> REQUIREMENTS
The data below needs to be returned exactly, line for line.

───── PROVIDED MATERIAL

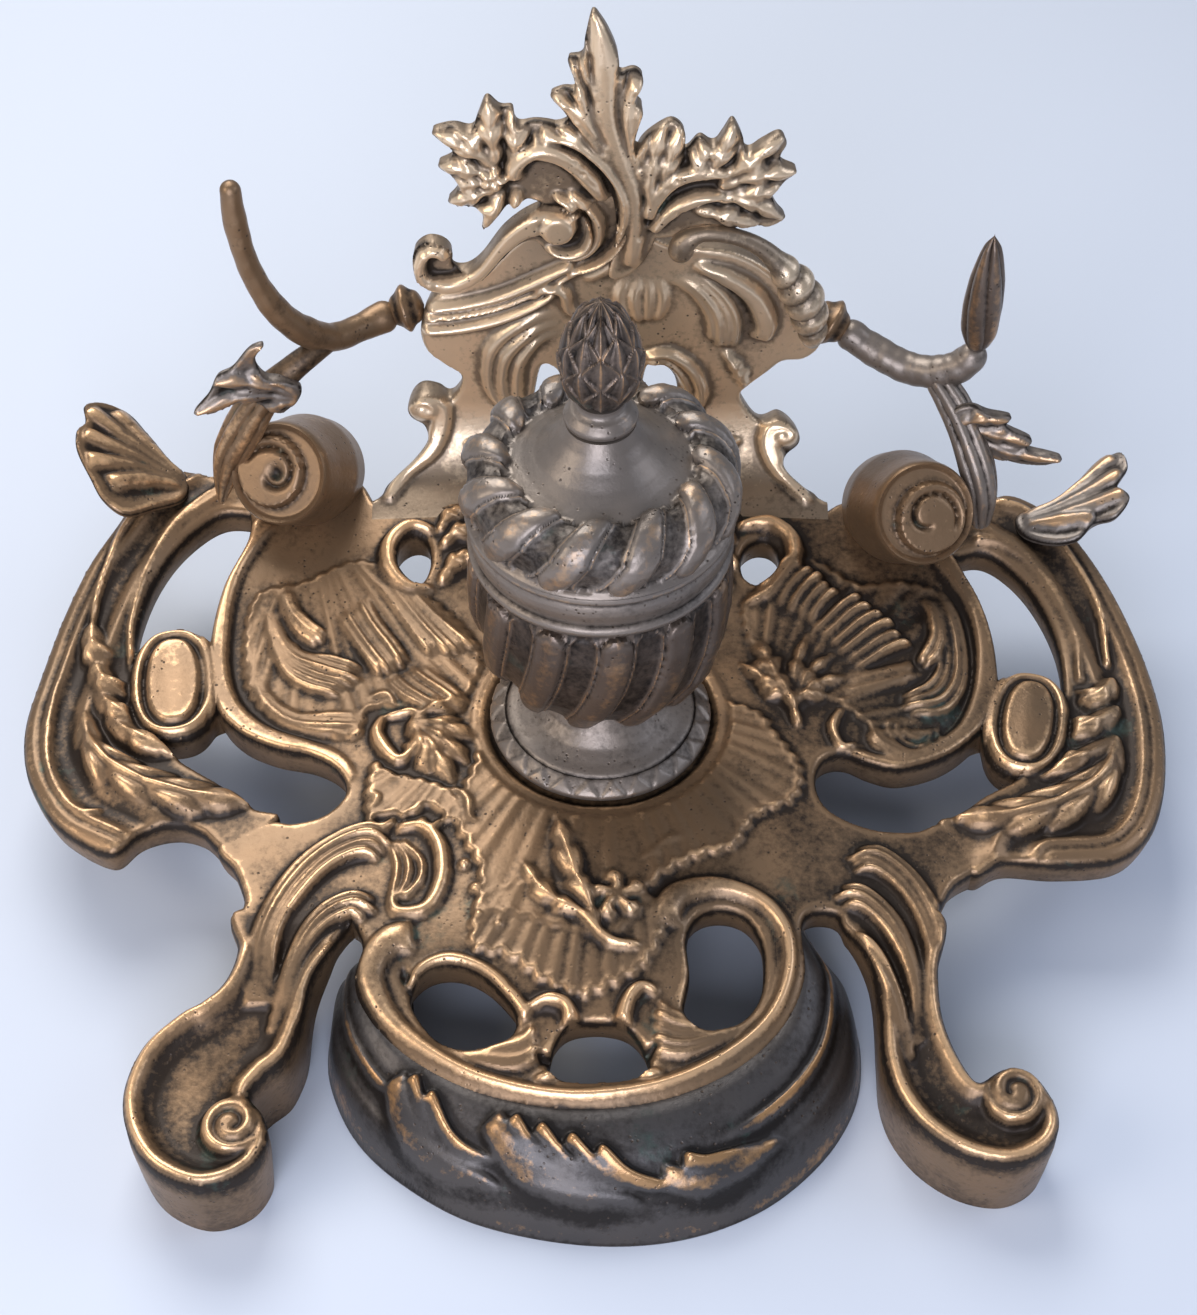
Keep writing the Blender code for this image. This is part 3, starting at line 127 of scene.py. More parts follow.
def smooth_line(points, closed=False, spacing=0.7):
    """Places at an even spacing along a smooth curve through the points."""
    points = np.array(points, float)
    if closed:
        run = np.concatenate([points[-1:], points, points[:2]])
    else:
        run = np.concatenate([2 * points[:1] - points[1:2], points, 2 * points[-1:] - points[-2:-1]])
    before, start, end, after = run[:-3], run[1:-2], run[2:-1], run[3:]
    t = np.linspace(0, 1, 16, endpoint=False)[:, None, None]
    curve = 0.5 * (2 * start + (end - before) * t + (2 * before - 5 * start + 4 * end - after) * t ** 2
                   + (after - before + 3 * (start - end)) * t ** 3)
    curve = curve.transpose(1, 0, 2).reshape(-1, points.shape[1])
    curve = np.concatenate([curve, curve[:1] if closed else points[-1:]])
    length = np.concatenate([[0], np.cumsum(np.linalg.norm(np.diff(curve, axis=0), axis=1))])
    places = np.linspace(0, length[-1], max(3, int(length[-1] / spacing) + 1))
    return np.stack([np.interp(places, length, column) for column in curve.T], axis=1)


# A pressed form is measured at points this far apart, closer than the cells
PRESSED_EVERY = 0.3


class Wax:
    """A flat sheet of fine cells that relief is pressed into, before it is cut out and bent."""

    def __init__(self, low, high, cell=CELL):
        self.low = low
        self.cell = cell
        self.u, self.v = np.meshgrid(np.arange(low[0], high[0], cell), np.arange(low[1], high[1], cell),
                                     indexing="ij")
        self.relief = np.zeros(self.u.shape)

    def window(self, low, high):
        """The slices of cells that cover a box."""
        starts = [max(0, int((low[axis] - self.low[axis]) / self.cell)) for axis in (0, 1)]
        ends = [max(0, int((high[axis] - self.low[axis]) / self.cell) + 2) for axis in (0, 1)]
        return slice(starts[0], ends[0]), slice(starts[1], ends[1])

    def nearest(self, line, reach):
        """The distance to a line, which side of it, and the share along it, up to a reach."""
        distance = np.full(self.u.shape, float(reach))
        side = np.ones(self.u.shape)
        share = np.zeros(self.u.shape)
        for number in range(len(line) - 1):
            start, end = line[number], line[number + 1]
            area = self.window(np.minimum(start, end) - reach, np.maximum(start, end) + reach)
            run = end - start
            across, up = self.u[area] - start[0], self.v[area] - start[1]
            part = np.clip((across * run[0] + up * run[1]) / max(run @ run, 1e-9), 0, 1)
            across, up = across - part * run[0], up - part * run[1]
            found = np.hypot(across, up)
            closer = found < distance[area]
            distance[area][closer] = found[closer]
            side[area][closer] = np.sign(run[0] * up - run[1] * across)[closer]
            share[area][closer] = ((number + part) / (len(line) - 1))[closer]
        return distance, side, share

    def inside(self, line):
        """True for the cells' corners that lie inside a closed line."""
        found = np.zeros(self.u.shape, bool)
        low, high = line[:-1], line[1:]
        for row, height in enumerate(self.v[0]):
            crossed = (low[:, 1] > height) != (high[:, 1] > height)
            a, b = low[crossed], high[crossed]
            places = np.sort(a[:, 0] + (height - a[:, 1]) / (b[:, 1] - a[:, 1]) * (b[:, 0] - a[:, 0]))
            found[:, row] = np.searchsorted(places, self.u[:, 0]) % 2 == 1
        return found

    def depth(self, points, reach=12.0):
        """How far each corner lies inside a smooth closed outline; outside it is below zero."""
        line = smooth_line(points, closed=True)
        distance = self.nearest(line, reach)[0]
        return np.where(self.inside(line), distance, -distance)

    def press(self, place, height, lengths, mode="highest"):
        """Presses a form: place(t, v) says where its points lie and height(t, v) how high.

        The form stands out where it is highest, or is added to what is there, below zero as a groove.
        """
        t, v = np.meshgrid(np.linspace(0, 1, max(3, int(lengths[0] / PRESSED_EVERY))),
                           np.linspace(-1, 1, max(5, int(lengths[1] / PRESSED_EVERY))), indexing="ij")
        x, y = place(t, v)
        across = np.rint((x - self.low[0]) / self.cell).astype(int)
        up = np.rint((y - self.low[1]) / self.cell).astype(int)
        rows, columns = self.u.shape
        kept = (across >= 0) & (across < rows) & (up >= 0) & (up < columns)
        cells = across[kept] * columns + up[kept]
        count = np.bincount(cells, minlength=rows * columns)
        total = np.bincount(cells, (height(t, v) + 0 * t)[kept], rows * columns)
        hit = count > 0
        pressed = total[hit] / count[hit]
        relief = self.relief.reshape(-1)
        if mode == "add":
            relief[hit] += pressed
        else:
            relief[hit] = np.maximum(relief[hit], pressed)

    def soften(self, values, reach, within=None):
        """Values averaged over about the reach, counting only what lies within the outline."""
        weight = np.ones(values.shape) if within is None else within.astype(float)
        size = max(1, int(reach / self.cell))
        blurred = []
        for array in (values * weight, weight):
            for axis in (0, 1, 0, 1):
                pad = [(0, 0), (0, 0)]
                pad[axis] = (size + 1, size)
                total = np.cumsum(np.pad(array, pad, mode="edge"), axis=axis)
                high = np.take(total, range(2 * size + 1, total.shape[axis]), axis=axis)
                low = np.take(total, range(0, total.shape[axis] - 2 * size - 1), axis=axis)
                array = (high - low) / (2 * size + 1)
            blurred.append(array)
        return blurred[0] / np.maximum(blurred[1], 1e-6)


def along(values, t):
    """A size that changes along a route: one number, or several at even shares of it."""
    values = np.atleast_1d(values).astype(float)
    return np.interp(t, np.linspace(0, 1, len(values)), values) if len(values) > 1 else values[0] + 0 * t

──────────

> RESULT
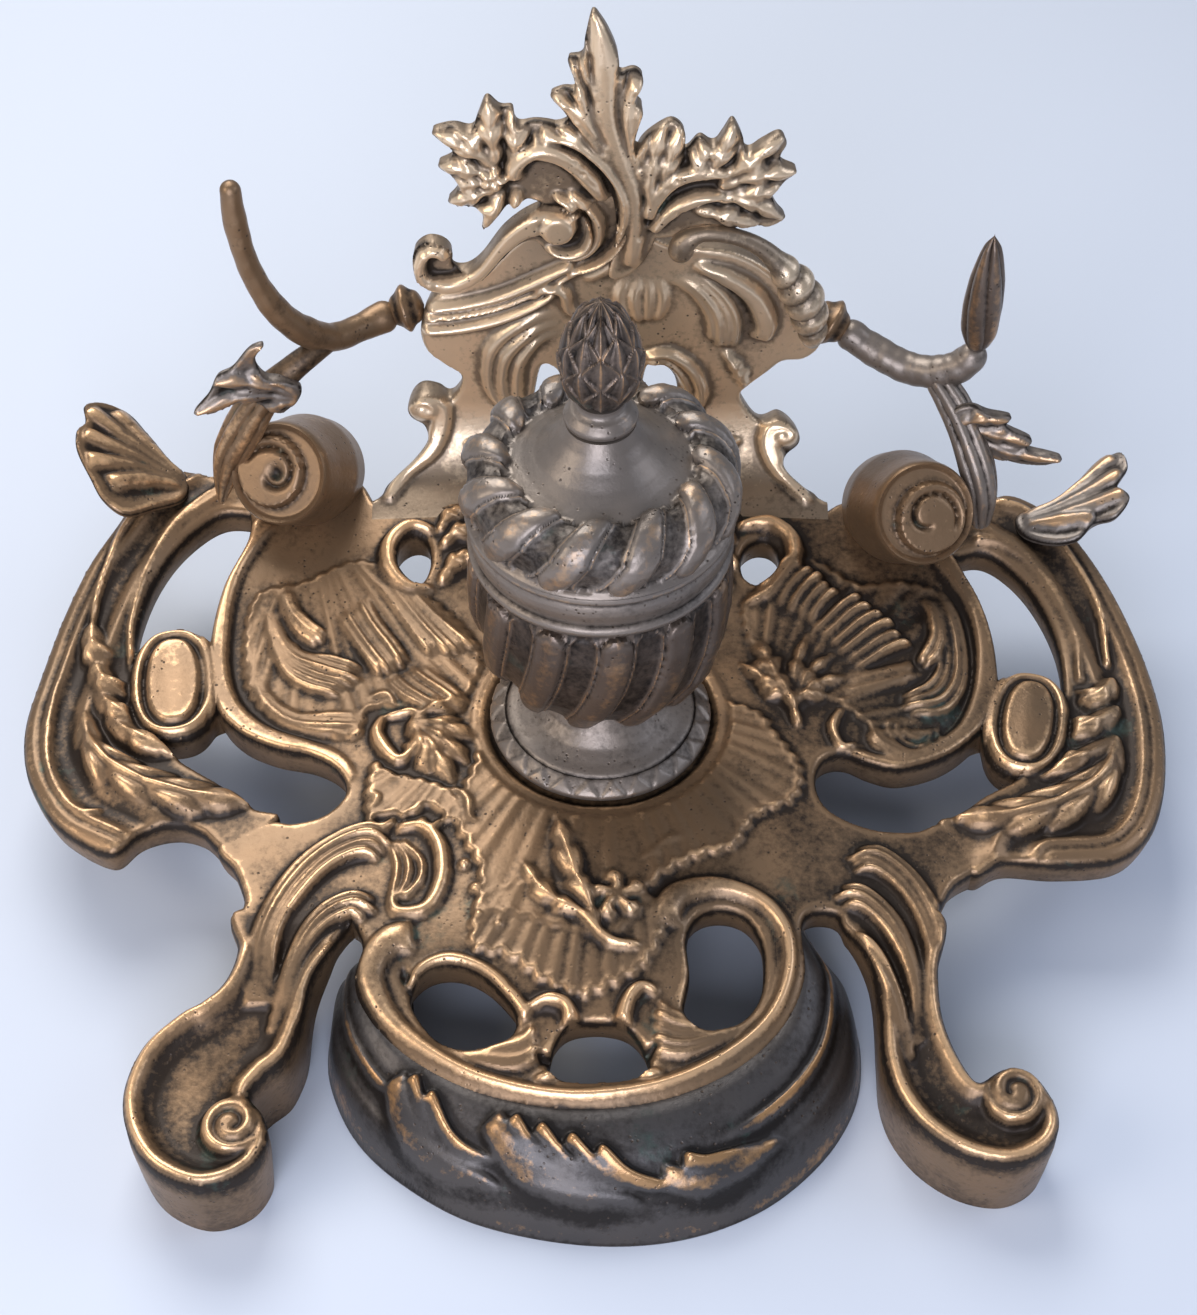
Keep writing the Blender code for this image. This is part 3, starting at line 127 of scene.py. More parts follow.
def smooth_line(points, closed=False, spacing=0.7):
    """Places at an even spacing along a smooth curve through the points."""
    points = np.array(points, float)
    if closed:
        run = np.concatenate([points[-1:], points, points[:2]])
    else:
        run = np.concatenate([2 * points[:1] - points[1:2], points, 2 * points[-1:] - points[-2:-1]])
    before, start, end, after = run[:-3], run[1:-2], run[2:-1], run[3:]
    t = np.linspace(0, 1, 16, endpoint=False)[:, None, None]
    curve = 0.5 * (2 * start + (end - before) * t + (2 * before - 5 * start + 4 * end - after) * t ** 2
                   + (after - before + 3 * (start - end)) * t ** 3)
    curve = curve.transpose(1, 0, 2).reshape(-1, points.shape[1])
    curve = np.concatenate([curve, curve[:1] if closed else points[-1:]])
    length = np.concatenate([[0], np.cumsum(np.linalg.norm(np.diff(curve, axis=0), axis=1))])
    places = np.linspace(0, length[-1], max(3, int(length[-1] / spacing) + 1))
    return np.stack([np.interp(places, length, column) for column in curve.T], axis=1)


# A pressed form is measured at points this far apart, closer than the cells
PRESSED_EVERY = 0.3


class Wax:
    """A flat sheet of fine cells that relief is pressed into, before it is cut out and bent."""

    def __init__(self, low, high, cell=CELL):
        self.low = low
        self.cell = cell
        self.u, self.v = np.meshgrid(np.arange(low[0], high[0], cell), np.arange(low[1], high[1], cell),
                                     indexing="ij")
        self.relief = np.zeros(self.u.shape)

    def window(self, low, high):
        """The slices of cells that cover a box."""
        starts = [max(0, int((low[axis] - self.low[axis]) / self.cell)) for axis in (0, 1)]
        ends = [max(0, int((high[axis] - self.low[axis]) / self.cell) + 2) for axis in (0, 1)]
        return slice(starts[0], ends[0]), slice(starts[1], ends[1])

    def nearest(self, line, reach):
        """The distance to a line, which side of it, and the share along it, up to a reach."""
        distance = np.full(self.u.shape, float(reach))
        side = np.ones(self.u.shape)
        share = np.zeros(self.u.shape)
        for number in range(len(line) - 1):
            start, end = line[number], line[number + 1]
            area = self.window(np.minimum(start, end) - reach, np.maximum(start, end) + reach)
            run = end - start
            across, up = self.u[area] - start[0], self.v[area] - start[1]
            part = np.clip((across * run[0] + up * run[1]) / max(run @ run, 1e-9), 0, 1)
            across, up = across - part * run[0], up - part * run[1]
            found = np.hypot(across, up)
            closer = found < distance[area]
            distance[area][closer] = found[closer]
            side[area][closer] = np.sign(run[0] * up - run[1] * across)[closer]
            share[area][closer] = ((number + part) / (len(line) - 1))[closer]
        return distance, side, share

    def inside(self, line):
        """True for the cells' corners that lie inside a closed line."""
        found = np.zeros(self.u.shape, bool)
        low, high = line[:-1], line[1:]
        for row, height in enumerate(self.v[0]):
            crossed = (low[:, 1] > height) != (high[:, 1] > height)
            a, b = low[crossed], high[crossed]
            places = np.sort(a[:, 0] + (height - a[:, 1]) / (b[:, 1] - a[:, 1]) * (b[:, 0] - a[:, 0]))
            found[:, row] = np.searchsorted(places, self.u[:, 0]) % 2 == 1
        return found

    def depth(self, points, reach=12.0):
        """How far each corner lies inside a smooth closed outline; outside it is below zero."""
        line = smooth_line(points, closed=True)
        distance = self.nearest(line, reach)[0]
        return np.where(self.inside(line), distance, -distance)

    def press(self, place, height, lengths, mode="highest"):
        """Presses a form: place(t, v) says where its points lie and height(t, v) how high.

        The form stands out where it is highest, or is added to what is there, below zero as a groove.
        """
        t, v = np.meshgrid(np.linspace(0, 1, max(3, int(lengths[0] / PRESSED_EVERY))),
                           np.linspace(-1, 1, max(5, int(lengths[1] / PRESSED_EVERY))), indexing="ij")
        x, y = place(t, v)
        across = np.rint((x - self.low[0]) / self.cell).astype(int)
        up = np.rint((y - self.low[1]) / self.cell).astype(int)
        rows, columns = self.u.shape
        kept = (across >= 0) & (across < rows) & (up >= 0) & (up < columns)
        cells = across[kept] * columns + up[kept]
        count = np.bincount(cells, minlength=rows * columns)
        total = np.bincount(cells, (height(t, v) + 0 * t)[kept], rows * columns)
        hit = count > 0
        pressed = total[hit] / count[hit]
        relief = self.relief.reshape(-1)
        if mode == "add":
            relief[hit] += pressed
        else:
            relief[hit] = np.maximum(relief[hit], pressed)

    def soften(self, values, reach, within=None):
        """Values averaged over about the reach, counting only what lies within the outline."""
        weight = np.ones(values.shape) if within is None else within.astype(float)
        size = max(1, int(reach / self.cell))
        blurred = []
        for array in (values * weight, weight):
            for axis in (0, 1, 0, 1):
                pad = [(0, 0), (0, 0)]
                pad[axis] = (size + 1, size)
                total = np.cumsum(np.pad(array, pad, mode="edge"), axis=axis)
                high = np.take(total, range(2 * size + 1, total.shape[axis]), axis=axis)
                low = np.take(total, range(0, total.shape[axis] - 2 * size - 1), axis=axis)
                array = (high - low) / (2 * size + 1)
            blurred.append(array)
        return blurred[0] / np.maximum(blurred[1], 1e-6)


def along(values, t):
    """A size that changes along a route: one number, or several at even shares of it."""
    values = np.atleast_1d(values).astype(float)
    return np.interp(t, np.linspace(0, 1, len(values)), values) if len(values) > 1 else values[0] + 0 * t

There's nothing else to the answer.